Hammer of the Scots
- Designers: Jerry Taylor and Tom Dalgliesh
- Publishers: Columbia Games
- Players: 2
- Setup time: 2 minutes
- Playing time: 120-240 minutes
- Chance: Medium
- Age range: 10 and up
- Skills: Strategic thought

= Hammer of the Scots (board game) =

2002 board game

Hammer of the Scots is a board game designed in 2002 by Jerry Taylor and Tom Dalgliesh and published by Columbia Games. It chronicles the Wars of Scottish Independence through roughly the time period portrayed in the film Braveheart.

==Description==
Hammer of the Scots is a block wargame.

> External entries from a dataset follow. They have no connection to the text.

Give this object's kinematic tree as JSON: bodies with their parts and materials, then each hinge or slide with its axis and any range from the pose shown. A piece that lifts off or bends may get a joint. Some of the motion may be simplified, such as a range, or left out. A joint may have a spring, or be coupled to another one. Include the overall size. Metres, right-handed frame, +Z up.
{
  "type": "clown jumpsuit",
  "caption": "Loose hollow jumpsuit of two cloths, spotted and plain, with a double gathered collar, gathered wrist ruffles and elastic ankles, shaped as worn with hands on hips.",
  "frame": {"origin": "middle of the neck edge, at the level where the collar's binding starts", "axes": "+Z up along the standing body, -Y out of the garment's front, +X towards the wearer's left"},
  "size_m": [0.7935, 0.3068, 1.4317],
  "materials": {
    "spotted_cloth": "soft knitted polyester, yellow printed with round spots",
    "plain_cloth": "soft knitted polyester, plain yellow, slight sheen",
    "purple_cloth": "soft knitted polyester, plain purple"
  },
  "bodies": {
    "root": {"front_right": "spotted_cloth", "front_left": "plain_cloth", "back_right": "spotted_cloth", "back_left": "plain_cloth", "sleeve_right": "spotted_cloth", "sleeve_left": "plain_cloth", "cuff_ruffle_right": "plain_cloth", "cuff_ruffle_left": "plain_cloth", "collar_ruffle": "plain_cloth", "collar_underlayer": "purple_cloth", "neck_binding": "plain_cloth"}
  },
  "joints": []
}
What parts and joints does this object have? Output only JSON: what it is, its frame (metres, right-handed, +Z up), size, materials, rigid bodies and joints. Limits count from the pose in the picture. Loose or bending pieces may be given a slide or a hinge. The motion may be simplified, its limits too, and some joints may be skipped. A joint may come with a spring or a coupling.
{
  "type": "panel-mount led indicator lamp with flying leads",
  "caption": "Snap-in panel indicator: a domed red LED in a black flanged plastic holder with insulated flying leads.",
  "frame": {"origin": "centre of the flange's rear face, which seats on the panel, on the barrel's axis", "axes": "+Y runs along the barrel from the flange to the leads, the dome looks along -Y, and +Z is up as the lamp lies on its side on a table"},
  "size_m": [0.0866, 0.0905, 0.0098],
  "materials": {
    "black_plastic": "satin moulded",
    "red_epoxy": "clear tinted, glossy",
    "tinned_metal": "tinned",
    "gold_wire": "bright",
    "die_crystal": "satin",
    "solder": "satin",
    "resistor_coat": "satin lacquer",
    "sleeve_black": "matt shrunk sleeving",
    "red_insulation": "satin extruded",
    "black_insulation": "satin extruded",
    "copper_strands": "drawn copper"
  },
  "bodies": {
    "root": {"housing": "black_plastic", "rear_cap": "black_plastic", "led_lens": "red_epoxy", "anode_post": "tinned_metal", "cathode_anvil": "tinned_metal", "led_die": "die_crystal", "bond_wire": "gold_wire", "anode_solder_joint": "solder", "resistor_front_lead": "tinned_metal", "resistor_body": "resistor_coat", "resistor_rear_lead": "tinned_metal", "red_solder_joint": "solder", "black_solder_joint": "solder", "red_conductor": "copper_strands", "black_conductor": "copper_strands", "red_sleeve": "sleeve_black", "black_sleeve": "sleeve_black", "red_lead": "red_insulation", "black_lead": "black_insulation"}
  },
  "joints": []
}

The units are represented by wooden blocks with identifying markings on only one side. These blocks are stood up so that only the controlling player can see the identifiers, with the opposing player only seeing a blank back. This helps simulate the "fog of war".

==Publication history==
Hammer of the Scots was designed by Jerry Taylor and Tom Dalgliesh and published by Columbia Games in 2002.

==Reception==
Hammer of the Scots won the 2003 International Gamers Award. It was a nominee for the 2002 Charles S. Roberts Awards for Best Pre-World War II Boardgame. Gav Thorpe comments: "Hammer has simple rules and therefore its strength lies in the complex strategies and tactics that arise from these basic foundations."